▶ Exercise material:
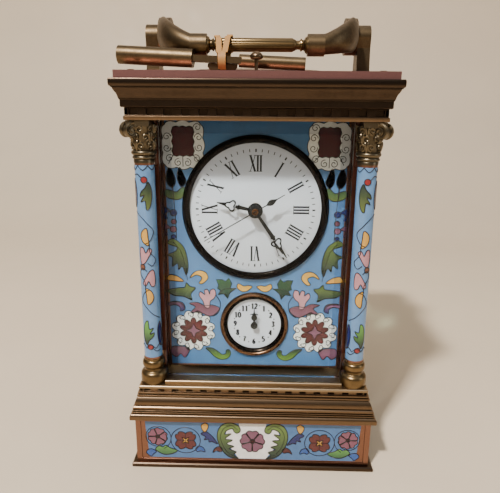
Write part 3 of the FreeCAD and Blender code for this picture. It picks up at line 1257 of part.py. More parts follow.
def make_key():
    """The double-ended winding key tied under the grip, and the rubber band that ties it."""
    along = FreeCAD.Rotation(FreeCAD.Vector(0, 0, 1), -size.key_yaw.value).multiply(
        FreeCAD.Rotation(FreeCAD.Vector(0, 1, 0), size.key_tilt.value))
    key_y = grip_y - size.key_ahead
    key_z = grip_z - size.key_hang
    start = FreeCAD.Vector(size.key_left.value, key_y.value, key_z.value)
    x_axis = FreeCAD.Vector(1, 0, 0)
    big = size.big_barrel_length.value
    plate_length = size.key_plate_length.value
    small = size.small_barrel_length.value
    key = Part.makeCylinder(size.big_barrel_radius.value, big, FreeCAD.Vector(0, 0, 0), x_axis)
    half_w = size.key_plate_width.value / 2
    half_t = size.key_plate_thick.value / 2
    plate_start = big - 4.0
    key = key.fuse(Part.makeBox(plate_length, 2 * half_w, 2 * half_t,
                                FreeCAD.Vector(plate_start, -half_w, -half_t)))
    small_start = plate_start + plate_length - 1.0
    key = key.fuse(Part.makeCylinder(size.small_barrel_radius.value, small,
                                     FreeCAD.Vector(small_start, 0, 0), x_axis))
    side = size.square_side.value + 0.2
    depth = size.socket_depth.value
    key = key.cut(Part.makeBox(depth + 1, side, side, FreeCAD.Vector(-1, -side / 2, -side / 2)))
    fine = side * 0.7
    key = key.cut(Part.makeBox(depth + 1, fine, fine,
                               FreeCAD.Vector(small_start + small - depth, -fine / 2, -fine / 2)))
    key.rotate(FreeCAD.Vector(0, 0, 0), FreeCAD.Vector(0, 1, 0), size.key_tilt.value)
    key.rotate(FreeCAD.Vector(0, 0, 0), FreeCAD.Vector(0, 0, 1), -size.key_yaw.value)
    key.translate(start)
    shaped("winding_key", key.removeSplitter())

    place_x = size.band_place.value
    travel = (place_x - start.x) / math.cos(size.key_tilt.value * math.pi / 180)
    key_point = start + along.multVec(FreeCAD.Vector(travel, 0, 0))
    far = FreeCAD.Vector(place_x, key_point.y, key_point.z)
    near = FreeCAD.Vector(place_x, grip_y.value, grip_z.value)
    width = size.band_width.value
    inner = size.band_radius.value
    loop = stadium(near, far, inner + size.band_thick.value, width)
    shaped("rubber_band", loop.cut(stadium(near, far, inner, width + 2)))


def stadium(near, far, radius, width):
    """A prism along x round two centres, with round ends of one radius."""
    x_axis = FreeCAD.Vector(1, 0, 0)
    run = far - near
    side = run.cross(x_axis).normalize() * radius
    shift = x_axis * (-width / 2)
    corners_of_run = [near + side, far + side, far - side, near - side, near + side]
    middle = Part.Face(Part.makePolygon([point + shift for point in corners_of_run]))
    solid = middle.extrude(x_axis * width)
    for centre in (near, far):
        solid = solid.fuse(Part.makeCylinder(radius, width, centre + shift, x_axis))
    return solid.removeSplitter()


def make_button():
    """The alarm's stop button, standing in the top plate's front edge."""
    head_low = size.button_head_rise
    head_r = size.button_head_radius
    stem = size.button_stem_radius
    thick = size.button_head_thick
    profile = [
        (0, -size.button_stem_length), (stem, -size.button_stem_length), (stem, head_low),
        (head_r * 0.9, head_low), (head_r, head_low + thick * 0.3), (head_r * 0.85, head_low + thick * 0.75),
        (head_r * 0.4, head_low + thick), (0, head_low + thick),
    ]
    node("stop_button", turned("button", profile, (0, button_y, top_high)))


make_bottom_plate()
make_plinth()
make_base()
make_columns()
make_tie_rods()
make_posts()
make_glass()
make_entablature()
make_dials()
make_movement_frame()
make_motion_work()
make_train()
make_alarm_work()
make_escapement()
make_door()
make_handle()
make_key()
make_button()
doc.recompute()

for thing in doc.Objects:
    if "Invalid" in thing.State or "Error" in thing.State:
        raise RuntimeError("%s is %s" % (thing.Label, thing.State))
for thing in nodes:
    if thing.Shape.isNull() or not thing.Shape.isValid() or not thing.Shape.Solids:
        raise RuntimeError("%s has no sound shape" % thing.Label)

os.makedirs("parts", exist_ok=True)
for thing in nodes:
    thing.Shape.exportStep(os.path.join("parts", thing.Label + ".step"))
print(len(nodes), "nodes")
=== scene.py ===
"""Looks of the cloisonne carriage clock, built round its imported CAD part.

Metres in Blender; the shapes below are written in millimetres and scaled by MM.
+Z up, +X right, the dial faces -Y, the origin is the middle of the underside.
"""
import bmesh
import bpy
import math
from mathutils import Matrix, Vector
from mathutils.geometry import delaunay_2d_cdt


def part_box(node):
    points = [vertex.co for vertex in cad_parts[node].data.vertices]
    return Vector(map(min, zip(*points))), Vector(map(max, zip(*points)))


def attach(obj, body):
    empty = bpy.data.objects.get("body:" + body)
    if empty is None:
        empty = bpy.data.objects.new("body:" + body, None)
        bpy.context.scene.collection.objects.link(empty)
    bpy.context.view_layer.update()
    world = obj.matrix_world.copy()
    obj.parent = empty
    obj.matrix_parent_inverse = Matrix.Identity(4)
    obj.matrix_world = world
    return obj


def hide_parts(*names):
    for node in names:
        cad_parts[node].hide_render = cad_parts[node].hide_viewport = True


MM = 0.001
TAU = 2 * math.pi
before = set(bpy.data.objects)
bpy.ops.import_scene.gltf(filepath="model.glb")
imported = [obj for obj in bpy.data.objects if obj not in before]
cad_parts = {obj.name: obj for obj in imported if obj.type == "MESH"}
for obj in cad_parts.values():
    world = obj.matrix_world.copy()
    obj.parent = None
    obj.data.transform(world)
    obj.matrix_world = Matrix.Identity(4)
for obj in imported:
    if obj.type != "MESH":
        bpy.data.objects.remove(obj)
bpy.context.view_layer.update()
scene = bpy.context.scene

# places in millimetres that several pieces share
HALF_X, HALF_Y = 50, 44
MAIN_DIAL, ALARM_DIAL = (0, 106.2), (0, 57.2)
COLUMN_X, COLUMN_Y = 40.9, 34.9
CORNERS = [(x, y) for x in (-1, 1) for y in (-1, 1)]
BOX_FACES = [[3, 2, 1, 0], [4, 5, 6, 7], [0, 1, 5, 4], [1, 2, 6, 5], [2, 3, 7, 6], [3, 0, 4, 7]]


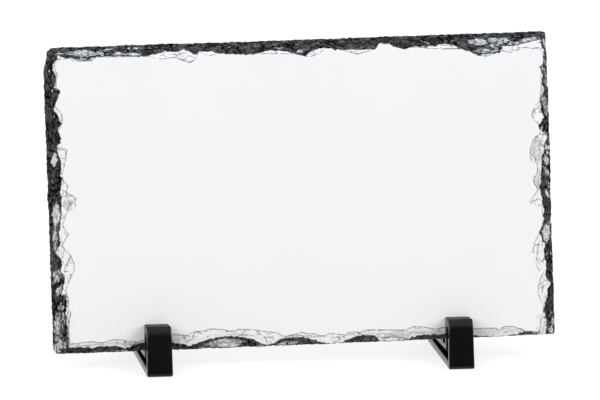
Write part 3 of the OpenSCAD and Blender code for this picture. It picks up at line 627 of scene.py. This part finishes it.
class Finish:
    """The nodes of a material or of the world. What a method takes as a value is a
    socket, a number or a tuple, and most methods add nodes and return a socket."""

    def __init__(self, owner):
        owner.use_nodes = True
        self.owner, self.nodes, self.links = owner, owner.node_tree.nodes, owner.node_tree.links

    def feed(self, socket, value):
        """Wire an input to another node's output, or set it to a number or a tuple."""
        if isinstance(value, bpy.types.NodeSocket):
            self.links.new(value, socket)
        else:
            socket.default_value = (*value, 1) if socket.type == "RGBA" else value

    def node(self, kind, inputs, **settings):
        """A new node with these settings and these inputs."""
        made = self.nodes.new("ShaderNode" + kind)
        for name, value in settings.items():
            setattr(made, name, value)
        for name, value in inputs.items():
            self.feed(made.inputs[name], value)
        return made

    def surface(self, **inputs):
        """Give the Principled shader these inputs, an underscore for each space."""
        for name, value in inputs.items():
            self.feed(self.nodes["Principled BSDF"].inputs[name.replace("_", " ")], value)

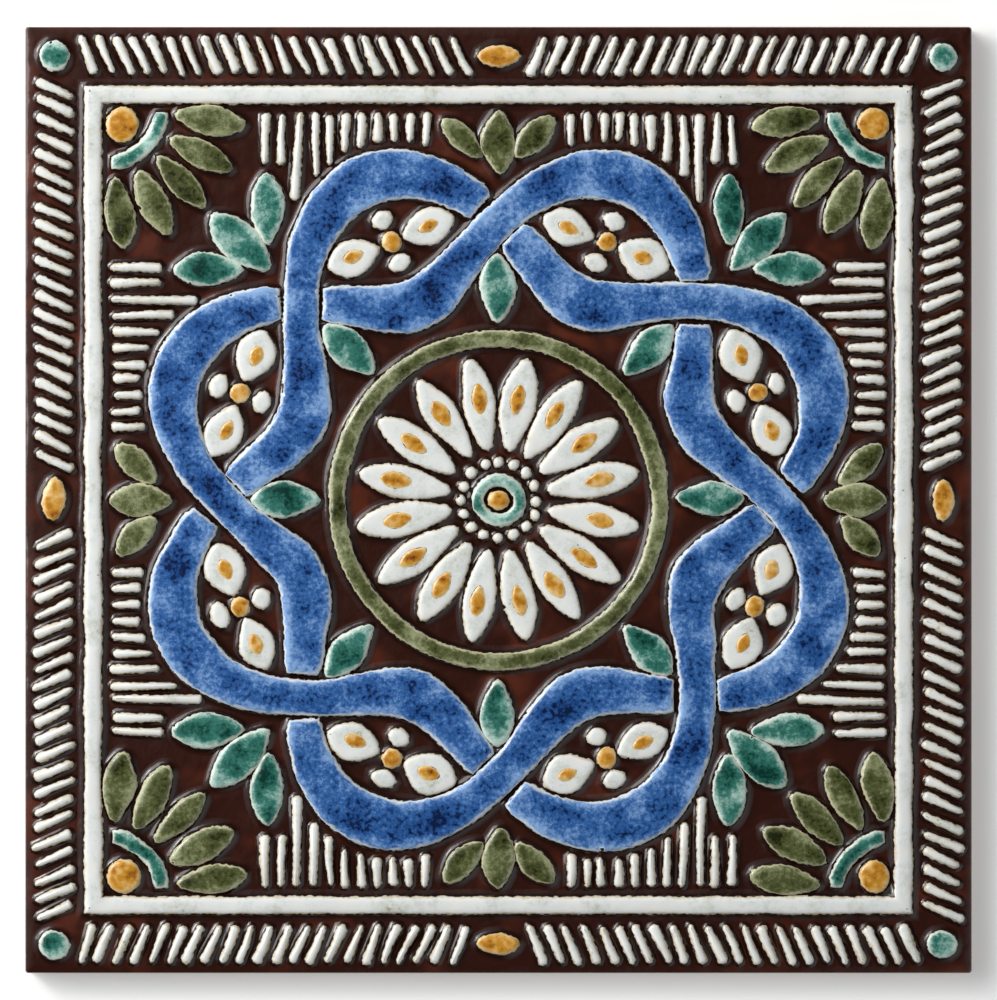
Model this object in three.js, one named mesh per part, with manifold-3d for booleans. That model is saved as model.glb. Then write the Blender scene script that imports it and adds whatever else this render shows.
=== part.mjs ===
// A handmade relief tile: one pressed and fired clay slab with a raised ornament on its face.
// Millimetres, +Z up. The origin is the middle of the flat back, and the ornament faces +Z.
// The ornament is an eightfold mandala of traditional motifs: a daisy with a beaded boss, a knotted
// ring of two plaited straps, palmettes, corner fans, reeded fields and a rope border.
import * as THREE from "three";
import { mergeVertices } from "three/addons/utils/BufferGeometryUtils.js";
import Module from "manifold-3d";

const wasm = await Module();
wasm.setup();

const { degToRad } = THREE.MathUtils;

// Slab
const tileSide = 300;
const slabThickness = 9.4;
const planCornerRadius = 1.6;
const arris = 1;
const glazeColour = "#38201a";
const glazeRoughness = 0.25;

// Relief: how far each kind of motif stands above the slab's face, the lean of its sides, and how
// deep its foot is rooted in the slab
const strapHeight = 2.6;
const bandHeight = 2.4;
const petalHeight = 2.3;
const bossHeight = 2.6;
const barHeight = 2;
const sideLean = 0.5;
const rootDepth = 0.2;

// Border, from the tile's edge inwards
const edgeMargin = 2.6;
const ropeLength = 13.4;
const ropeGap = 3;
const frameWidth = 5.4;
const ropeSlant = degToRad(24);
const ropePitch = 5.5;
const cornerKnobRadius = 4.6;
const sideLozengeLength = 13;
const sideLozengeHalfWidth = 3.4;

// Plaited ring of two straps that swing to and fro, one over and one under at each crossing
const strapGap = 8;
const strapHalfWidth = 5.6;
const strapSwell = 2.6;
const strapSwing = 21;
const strapWaves = 4;
const crossingGap = 1.3;

// Rosette, from the middle outwards
const bossRadius = 8.4;
const beadGap = 1.9;
const beadRadius = 1.8;
const beadCount = 16;
const daisyGap = 2.4;
const daisyPetals = 16;
const daisyHalfWidth = 5.2;
const ringGap = 3.2;
const ringWidth = 5.2;
const ringToStrap = 5.4;

// Motifs in the eyes and hollows of the plaited ring
const motifGap = 2.8;
const eyeSeedRadius = 3.2;
const eyeAlongHalfWidth = 6.2;
const eyeAcrossHalfWidth = 3.6;
const dropHalfWidth = 5.6;
const palmetteFoot = 7.3;
const palmetteSpread = degToRad(45);
const wingStart = 7.5;
const sidePalmette = { petalHalfWidth: 5.2, wingLength: 17, wingHalfWidth: 4.2 };
const cornerPalmette = { petalHalfWidth: 6.2, wingLength: 22.5, wingHalfWidth: 5.3 };
const cornerPetalLength = 25;

// Corner fans
const fanKnobRadius = 5.2;
const fanGap = 2.4;
const fanArcWidth = 4.8;
const fanPetals = 5;
const fanPetalLength = 22;
const fanPetalHalfWidth = 4.7;
const fanSpread = degToRad(72);

// Reeded fields
const barHalfWidth = 1.45;
const barPitch = 4.8;
const barGap = 3;
const shortestBar = 5;

// Worked out from the sizes above
const quarterTurn = Math.PI / 2;
const crossings = 2 * strapWaves;
const crossingTurn = (2 * Math.PI) / crossings;
const half = tileSide / 2;
const ropeOuter = half - edgeMargin;
const ropeInner = ropeOuter - ropeLength;
const ropeMiddle = (ropeOuter + ropeInner) / 2;
const frameOuter = ropeInner - ropeGap;
const frameInner = frameOuter - frameWidth;
const strapWidest = strapHalfWidth + strapSwell;
const strapMiddle = frameInner - strapGap - strapWidest - strapSwing;
const ringOuter = strapMiddle - strapSwing - strapWidest - ringToStrap;
const ringInner = ringOuter - ringWidth;
const beadCircle = bossRadius + beadGap + beadRadius;
const daisyInner = beadCircle + beadRadius + daisyGap;
const daisyOuter = ringInner - ringGap;
const fanArcInner = barGap * Math.SQRT2 + 2 * fanKnobRadius + fanGap;
const fanArcOuter = fanArcInner + fanArcWidth;
const fanPetalStart = fanArcOuter + fanGap;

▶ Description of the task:
From the records above, copy out the line with "Model this object", the line with "const ringToStrap = 5.4;", and every line between them, word for word.

▶ Complete answer:
Model this object in three.js, one named mesh per part, with manifold-3d for booleans. That model is saved as model.glb. Then write the Blender scene script that imports it and adds whatever else this render shows.
=== part.mjs ===
// A handmade relief tile: one pressed and fired clay slab with a raised ornament on its face.
// Millimetres, +Z up. The origin is the middle of the flat back, and the ornament faces +Z.
// The ornament is an eightfold mandala of traditional motifs: a daisy with a beaded boss, a knotted
// ring of two plaited straps, palmettes, corner fans, reeded fields and a rope border.
import * as THREE from "three";
import { mergeVertices } from "three/addons/utils/BufferGeometryUtils.js";
import Module from "manifold-3d";

const wasm = await Module();
wasm.setup();

const { degToRad } = THREE.MathUtils;

// Slab
const tileSide = 300;
const slabThickness = 9.4;
const planCornerRadius = 1.6;
const arris = 1;
const glazeColour = "#38201a";
const glazeRoughness = 0.25;

// Relief: how far each kind of motif stands above the slab's face, the lean of its sides, and how
// deep its foot is rooted in the slab
const strapHeight = 2.6;
const bandHeight = 2.4;
const petalHeight = 2.3;
const bossHeight = 2.6;
const barHeight = 2;
const sideLean = 0.5;
const rootDepth = 0.2;

// Border, from the tile's edge inwards
const edgeMargin = 2.6;
const ropeLength = 13.4;
const ropeGap = 3;
const frameWidth = 5.4;
const ropeSlant = degToRad(24);
const ropePitch = 5.5;
const cornerKnobRadius = 4.6;
const sideLozengeLength = 13;
const sideLozengeHalfWidth = 3.4;

// Plaited ring of two straps that swing to and fro, one over and one under at each crossing
const strapGap = 8;
const strapHalfWidth = 5.6;
const strapSwell = 2.6;
const strapSwing = 21;
const strapWaves = 4;
const crossingGap = 1.3;

// Rosette, from the middle outwards
const bossRadius = 8.4;
const beadGap = 1.9;
const beadRadius = 1.8;
const beadCount = 16;
const daisyGap = 2.4;
const daisyPetals = 16;
const daisyHalfWidth = 5.2;
const ringGap = 3.2;
const ringWidth = 5.2;
const ringToStrap = 5.4;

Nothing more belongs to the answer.